Om, like many Sanskrit words, has been made confusing by the sheer number of interpretations. It has been described as the primeval sound, “all this,” God, Brahman, and a composite of three separate sounds symbolizing just about anything scripture describes in three’s: the three states of time (past, present, future), the three states of existence (waking, dreaming, deep sleep), the three bodies (gross, subtle and causal), the three aspects of the subtle body (mind, intellect and ego), the three powers (sattva, rajas and tamas), and the three synonyms for Brahman (sat-chit-ananda).


However, it needn't be complicated. When one sees the symbol om or chants the mantra “om,” its significance should immediately and easily come to mind. For example, we might simply know om to be a symbol for the force behind all creation. By defining it this way, the sound-symbol becomes an abbreviated form of devotion, as well as the simple recognition of the great order that we are both in (as the illusory, small self), and that is within us (as the true Self).


Om is that which enlivens the body, circulates your blood, digests your food, and grows the hair on your head. Om is the force and consciousness behind all beings including animals, plants and microorganisms. Om is that which governs the universal order, as well as creates, sustains and resolves it. It’s no wonder that many prayers, mantras and chants begin with om. To fully understand om, then, is the main objective of the truth seeker.

If we delve into the details regarding om, we find that it is utilized in two ways: (1) as a way to invoke the Lord—that which sustains and protects the Total in the form of order and (2) as a meditation in the third stage of Self-inquiry (nididhyasana), after one has gained Self-knowledge.

Symbolically, Vedanta describes om as the “four quarters,” which is the way it is depicted in the Mandukya Upanishad. The four quarters consist of the three states of experience: waking, dreaming and deep sleep, plus a fourth non-state which encapsulates the other three: pure awareness. Thus, om represents the complete human experience, both as form (empirical reality) and as the formless Self (absolute reality).
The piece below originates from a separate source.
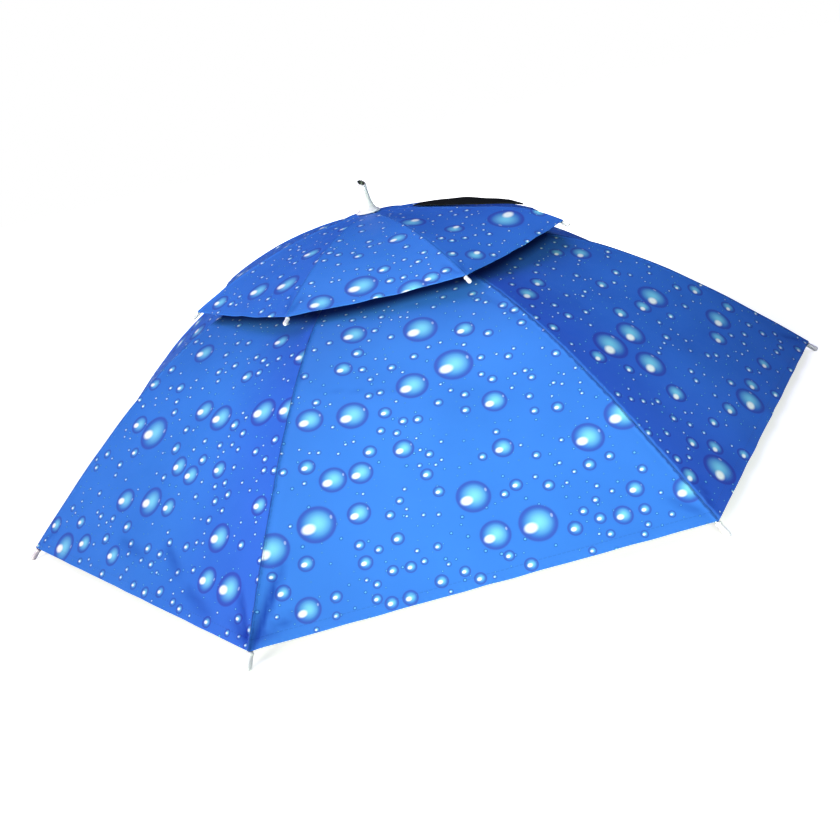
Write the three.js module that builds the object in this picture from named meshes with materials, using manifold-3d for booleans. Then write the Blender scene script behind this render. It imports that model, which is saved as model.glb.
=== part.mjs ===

Om, as a mantra, is symbolically taught as three separate sounds—a-u-m. In Sanskrit, “au” is pronounced “o.” Thus, even though one describes the mantra as being an aggregate of the three syllables, a-u-m, it’s pronounced “om,” not “a-u-m.” What do the three syllables represent? The same three states of experience: waking (a), dreaming (u) and deep sleep (m).


Swami Dayananda further defines “a” as the experience of the physical world, as well as the experience of the experiencer. “U” is the thought-world experienced while dreaming or fantasizing during waking hours. Lastly, “m” is the experience of deep sleep or “the unmanifest condition of world experience.” However, there’s an important fourth component and that is the silence that follows om representing the all-encapsulating, never-changing, always present, Self. It’s for this reason that to fully understand and meditate on the significance of om, you need Self-knowledge, first.


In regards to practicing the mantra verbally, a glossary of Vedanta words by Arsha Vidya UK recommends that “The 'o' in the word om should be pronounced by forming the lips into a tiny circle and making the vowel sound in 'go' or 'toe'. The vowel 'o' should be one long (dirgha) measure of sound. The labial sound 'm' should be short (hrasva) giving a total of three short measures for the duration of om.” Thus, one should chant it “o-o-m” and then focus one’s attention on the silence afterward before repeating the mantra again.